China’s Law of the Sea: The New Rules of Maritime Order

Isaac B. Kardon, Senior Fellow for China Studies at Carnegie Endowment for International Peace

April 18, 2023  |  12:15 PM-1:30 PM
RLP 1.302B, Robert L. Patton Hall

On Tuesday, April 18, the Asia Policy Program, Clements Center for National SecurityStrauss Center for International Security & LawUT NROTC, and Center for East Asia Studies (CEAS) will host Isaac B. Kardon, Senior Fellow for China Studies at the Carnegie Endowment for International Peace and former Assistant Professor in the Center for Naval Warfare Studies at the U.S. Naval War College & Senior Fellow at the Carnegie Endowment for International Peace, to discuss his latest release China’s Law of the Sea: The New Rules of Maritime Order at 12:15 PM at RLP 1.302B, Robert L. Patton Hall. This talk will be moderated by Dr. Sheena Chestnut Greitens, founding Director of the Asia Policy Program and Associate Professor at the LBJ School of Public Affairs. The Asia Policy Program is a joint effort of the Clements Center for National Security and the Strauss Center for International Security and Law

An in-depth examination of the law and geopolitics of China’s maritime disputes and their implications for the rules of the international law of the sea.
 
China’s Law of the Sea is the first comprehensive study of the law and geopolitics of China’s maritime disputes. It provides a rigorous empirical account of whether and how China is changing “the rules” of international order—specifically, the international law of the sea.
 
Conflicts over specific rules lie at the heart of the disputes, which are about much more than sovereignty over islands and rocks in the South and East China Seas.
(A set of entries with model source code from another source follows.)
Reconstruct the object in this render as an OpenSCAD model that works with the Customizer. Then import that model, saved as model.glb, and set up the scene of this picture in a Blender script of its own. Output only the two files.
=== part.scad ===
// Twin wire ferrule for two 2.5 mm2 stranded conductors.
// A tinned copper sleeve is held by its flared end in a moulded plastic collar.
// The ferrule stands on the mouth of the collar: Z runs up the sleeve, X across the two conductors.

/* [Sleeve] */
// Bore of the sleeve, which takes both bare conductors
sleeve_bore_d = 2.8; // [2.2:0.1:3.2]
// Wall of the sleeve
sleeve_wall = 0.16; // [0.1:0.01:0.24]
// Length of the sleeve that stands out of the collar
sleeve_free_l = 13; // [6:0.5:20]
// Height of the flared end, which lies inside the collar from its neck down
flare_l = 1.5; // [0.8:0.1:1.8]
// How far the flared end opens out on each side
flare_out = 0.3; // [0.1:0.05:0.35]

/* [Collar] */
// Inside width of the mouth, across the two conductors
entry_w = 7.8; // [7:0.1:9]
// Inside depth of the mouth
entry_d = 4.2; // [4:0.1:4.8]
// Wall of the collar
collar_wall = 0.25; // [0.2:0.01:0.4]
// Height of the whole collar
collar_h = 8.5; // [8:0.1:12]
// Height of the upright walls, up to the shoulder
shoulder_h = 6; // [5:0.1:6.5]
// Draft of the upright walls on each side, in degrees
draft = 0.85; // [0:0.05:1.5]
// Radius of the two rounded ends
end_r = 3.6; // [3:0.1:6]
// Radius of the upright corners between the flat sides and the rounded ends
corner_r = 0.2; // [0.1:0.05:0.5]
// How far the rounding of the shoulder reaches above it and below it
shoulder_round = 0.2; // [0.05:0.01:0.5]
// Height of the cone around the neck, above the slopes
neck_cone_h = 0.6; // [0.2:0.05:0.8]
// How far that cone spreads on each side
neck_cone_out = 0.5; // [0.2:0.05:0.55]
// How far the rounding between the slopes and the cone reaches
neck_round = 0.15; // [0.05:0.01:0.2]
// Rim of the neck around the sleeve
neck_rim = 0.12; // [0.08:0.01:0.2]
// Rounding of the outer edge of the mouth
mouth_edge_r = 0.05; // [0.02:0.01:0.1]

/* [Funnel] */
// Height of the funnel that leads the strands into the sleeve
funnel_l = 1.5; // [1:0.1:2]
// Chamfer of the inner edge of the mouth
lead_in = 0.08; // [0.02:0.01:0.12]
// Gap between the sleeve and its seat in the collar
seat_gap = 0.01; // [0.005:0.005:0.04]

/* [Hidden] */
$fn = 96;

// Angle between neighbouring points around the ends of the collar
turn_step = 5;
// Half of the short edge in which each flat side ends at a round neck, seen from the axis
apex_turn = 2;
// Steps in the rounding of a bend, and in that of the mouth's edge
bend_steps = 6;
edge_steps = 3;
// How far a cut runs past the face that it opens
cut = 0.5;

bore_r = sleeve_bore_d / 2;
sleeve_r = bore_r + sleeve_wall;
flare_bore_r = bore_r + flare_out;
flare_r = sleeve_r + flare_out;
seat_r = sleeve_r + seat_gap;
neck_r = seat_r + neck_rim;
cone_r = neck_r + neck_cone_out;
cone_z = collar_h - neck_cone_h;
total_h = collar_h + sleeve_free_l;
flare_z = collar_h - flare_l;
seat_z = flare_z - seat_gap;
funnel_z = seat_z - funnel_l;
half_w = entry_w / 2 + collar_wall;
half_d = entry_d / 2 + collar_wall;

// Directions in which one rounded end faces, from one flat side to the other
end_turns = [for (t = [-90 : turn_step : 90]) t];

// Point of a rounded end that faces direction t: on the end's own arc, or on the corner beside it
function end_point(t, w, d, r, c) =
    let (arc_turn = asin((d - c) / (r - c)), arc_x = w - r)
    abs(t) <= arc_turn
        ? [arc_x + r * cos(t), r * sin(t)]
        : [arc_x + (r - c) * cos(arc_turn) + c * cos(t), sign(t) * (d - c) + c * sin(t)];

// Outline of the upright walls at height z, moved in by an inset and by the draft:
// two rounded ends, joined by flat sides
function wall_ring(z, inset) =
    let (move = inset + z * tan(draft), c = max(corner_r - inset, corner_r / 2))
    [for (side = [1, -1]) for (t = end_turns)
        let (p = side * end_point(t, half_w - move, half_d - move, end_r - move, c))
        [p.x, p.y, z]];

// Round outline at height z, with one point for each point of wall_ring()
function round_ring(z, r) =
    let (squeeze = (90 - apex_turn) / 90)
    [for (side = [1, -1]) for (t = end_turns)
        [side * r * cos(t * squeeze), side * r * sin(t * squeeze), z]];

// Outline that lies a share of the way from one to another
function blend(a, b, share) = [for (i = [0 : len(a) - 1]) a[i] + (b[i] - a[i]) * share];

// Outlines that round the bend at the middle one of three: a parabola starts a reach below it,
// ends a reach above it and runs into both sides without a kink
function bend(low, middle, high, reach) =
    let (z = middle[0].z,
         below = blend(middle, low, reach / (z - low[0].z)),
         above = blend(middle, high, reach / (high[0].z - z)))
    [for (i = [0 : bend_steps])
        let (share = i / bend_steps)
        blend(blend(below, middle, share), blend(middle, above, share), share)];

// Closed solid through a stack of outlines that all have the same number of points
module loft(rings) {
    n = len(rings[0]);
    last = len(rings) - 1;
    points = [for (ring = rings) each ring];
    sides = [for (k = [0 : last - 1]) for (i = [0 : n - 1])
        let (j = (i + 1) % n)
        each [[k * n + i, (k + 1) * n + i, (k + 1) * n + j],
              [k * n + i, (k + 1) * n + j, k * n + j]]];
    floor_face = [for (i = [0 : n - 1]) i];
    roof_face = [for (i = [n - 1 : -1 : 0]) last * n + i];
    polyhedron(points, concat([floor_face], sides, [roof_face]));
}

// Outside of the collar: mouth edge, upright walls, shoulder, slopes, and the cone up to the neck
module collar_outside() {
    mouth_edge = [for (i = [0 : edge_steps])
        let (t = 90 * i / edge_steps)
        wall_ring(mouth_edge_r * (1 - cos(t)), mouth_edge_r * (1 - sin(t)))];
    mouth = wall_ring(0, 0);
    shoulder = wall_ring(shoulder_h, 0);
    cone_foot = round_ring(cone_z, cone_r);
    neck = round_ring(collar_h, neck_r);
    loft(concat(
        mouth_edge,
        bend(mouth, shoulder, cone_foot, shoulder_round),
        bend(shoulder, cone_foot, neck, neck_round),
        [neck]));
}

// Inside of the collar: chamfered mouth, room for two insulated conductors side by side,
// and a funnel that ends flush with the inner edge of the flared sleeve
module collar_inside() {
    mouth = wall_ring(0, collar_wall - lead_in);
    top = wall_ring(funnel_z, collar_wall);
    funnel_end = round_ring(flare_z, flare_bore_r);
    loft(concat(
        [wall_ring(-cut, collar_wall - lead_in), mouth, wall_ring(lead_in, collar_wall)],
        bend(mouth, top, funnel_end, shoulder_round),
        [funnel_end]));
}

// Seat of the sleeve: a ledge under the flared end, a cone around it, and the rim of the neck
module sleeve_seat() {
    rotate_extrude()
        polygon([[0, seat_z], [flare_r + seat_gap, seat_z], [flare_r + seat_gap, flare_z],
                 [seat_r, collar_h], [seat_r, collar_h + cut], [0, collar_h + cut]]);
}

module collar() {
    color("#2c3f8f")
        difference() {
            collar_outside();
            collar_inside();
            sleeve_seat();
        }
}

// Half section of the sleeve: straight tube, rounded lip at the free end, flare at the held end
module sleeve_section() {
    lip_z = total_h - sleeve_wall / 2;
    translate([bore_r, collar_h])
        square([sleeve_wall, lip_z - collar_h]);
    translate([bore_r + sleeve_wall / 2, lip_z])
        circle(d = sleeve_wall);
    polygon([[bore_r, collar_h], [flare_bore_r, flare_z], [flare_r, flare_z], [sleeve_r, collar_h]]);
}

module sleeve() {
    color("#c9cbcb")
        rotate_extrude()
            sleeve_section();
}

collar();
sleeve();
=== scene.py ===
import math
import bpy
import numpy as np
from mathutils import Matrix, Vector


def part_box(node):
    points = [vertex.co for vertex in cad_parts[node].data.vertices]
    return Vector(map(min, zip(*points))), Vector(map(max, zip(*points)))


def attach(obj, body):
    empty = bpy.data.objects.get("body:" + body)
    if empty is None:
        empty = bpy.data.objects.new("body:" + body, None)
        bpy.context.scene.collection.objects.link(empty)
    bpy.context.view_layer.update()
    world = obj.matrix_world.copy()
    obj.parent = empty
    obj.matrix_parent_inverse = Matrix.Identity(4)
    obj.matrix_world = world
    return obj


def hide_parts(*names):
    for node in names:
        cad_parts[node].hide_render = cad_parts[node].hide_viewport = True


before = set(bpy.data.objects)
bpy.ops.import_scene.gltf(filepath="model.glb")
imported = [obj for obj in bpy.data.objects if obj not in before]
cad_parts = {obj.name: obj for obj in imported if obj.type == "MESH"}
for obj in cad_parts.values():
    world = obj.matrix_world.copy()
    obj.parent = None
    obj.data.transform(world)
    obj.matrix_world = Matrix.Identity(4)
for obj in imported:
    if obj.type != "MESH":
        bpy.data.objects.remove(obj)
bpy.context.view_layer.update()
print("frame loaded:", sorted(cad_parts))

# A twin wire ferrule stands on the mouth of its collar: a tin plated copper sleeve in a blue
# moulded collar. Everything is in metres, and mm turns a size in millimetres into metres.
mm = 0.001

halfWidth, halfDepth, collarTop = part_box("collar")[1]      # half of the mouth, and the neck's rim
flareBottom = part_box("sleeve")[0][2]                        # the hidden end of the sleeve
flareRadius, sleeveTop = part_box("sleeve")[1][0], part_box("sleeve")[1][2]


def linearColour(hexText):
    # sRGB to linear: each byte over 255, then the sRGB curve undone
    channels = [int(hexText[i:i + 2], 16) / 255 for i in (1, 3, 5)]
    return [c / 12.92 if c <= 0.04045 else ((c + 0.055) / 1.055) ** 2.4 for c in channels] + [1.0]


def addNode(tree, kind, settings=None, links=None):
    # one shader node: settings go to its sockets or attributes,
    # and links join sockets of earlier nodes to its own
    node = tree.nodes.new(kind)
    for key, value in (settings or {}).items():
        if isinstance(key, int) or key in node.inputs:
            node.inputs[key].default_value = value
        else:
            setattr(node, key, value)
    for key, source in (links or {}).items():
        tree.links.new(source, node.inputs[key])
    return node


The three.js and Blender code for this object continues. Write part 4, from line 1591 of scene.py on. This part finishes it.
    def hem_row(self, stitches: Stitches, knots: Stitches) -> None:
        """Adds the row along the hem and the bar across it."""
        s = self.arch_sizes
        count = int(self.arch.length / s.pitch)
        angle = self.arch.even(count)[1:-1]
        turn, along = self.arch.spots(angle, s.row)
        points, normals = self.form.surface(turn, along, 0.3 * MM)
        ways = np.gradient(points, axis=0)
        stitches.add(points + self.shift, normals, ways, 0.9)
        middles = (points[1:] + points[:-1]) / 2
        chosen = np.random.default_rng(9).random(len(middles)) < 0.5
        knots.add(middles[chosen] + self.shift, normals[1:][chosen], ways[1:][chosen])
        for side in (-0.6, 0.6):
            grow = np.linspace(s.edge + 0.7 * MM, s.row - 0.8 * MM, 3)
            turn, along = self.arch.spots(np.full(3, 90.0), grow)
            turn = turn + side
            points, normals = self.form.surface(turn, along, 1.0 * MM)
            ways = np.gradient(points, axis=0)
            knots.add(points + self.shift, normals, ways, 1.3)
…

Instead, the main contests concern the strategic maritime space associated with those islands. To consolidate control over this vital maritime space, China’s leaders have begun to implement “China’s law of the sea”: building domestic legal institutions, bureaucratic organizations, and a naval and maritime law enforcement apparatus to establish China’s preferred maritime rules on the water and in the diplomatic arena.
 
Isaac B. Kardon examines China’s laws and policies to defend, exploit, study, administer, surveil, and patrol disputed waters. He also considers other claimants’ reactions to these Chinese practices, because other states must acquiesce for China’s preferences to become international rules. China’s maritime disputes offer unique insights into the nature and scope of China’s challenge to international order.